Sunday, November 13, 2011

The Family Fang by Kevin Wilson

Like with most of the books that I read, I heard about this on NPR. This novel was Wilson's first and was wonderful.

Camille and Caleb are the heads of the Fang family and are known the world over as conceptual artists, with their roots in Slavic Eastern Europe. They have won many, many awards and receive many grants that would enable them to perform their art and not have to worry about earning the money to support their children: Annie and Buster (known to most of their fans as Child A and Child B). In order to memorialize their art, which often makes use of their children, they use video recordings. An example of their art is this: one day, the Fang family go to the mall.  Annie,Buster and Camille go into a candy store separately and un-attached, so there is nothing to attach them to each other. Camille begins to put candy under her dress and Buster tells one of the clerks about it.  The ensuing chaos is recorded for posterity by Caleb. As the children get older and enter into adolescence and young adult-hood, they begin to resist being used by their parents in performances and eventually outright refuse.

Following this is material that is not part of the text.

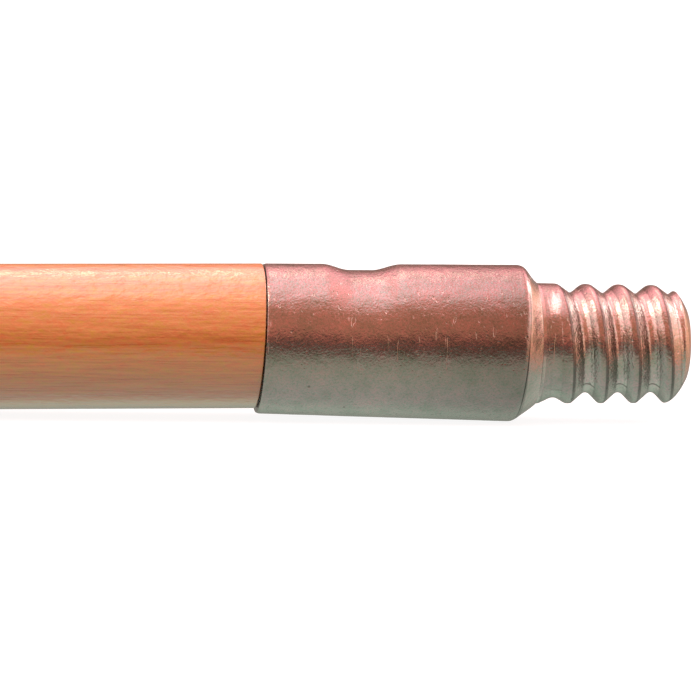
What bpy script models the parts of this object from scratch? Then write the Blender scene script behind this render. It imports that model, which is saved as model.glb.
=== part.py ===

In the present time of the novel, Annie and Buster are living independently from each other and from their parents: Buster as a novel writer (who has published two novels) and Annie as an actress (who was nominated for an Oscar but who has begun to appear somewhat regularly in the tabloids). The Fang parents have also not presented any new art since Buster and Annie became independent.

This is both an entertaining and disturbing look at a dysfunctional family, a la "United States of Tara" and is very witty.  It is entertaining and not predictable - scenes that comprise the Fang "art" are loony and off the wall and completely unrealistic but are nonetheless funny and smart and fresh.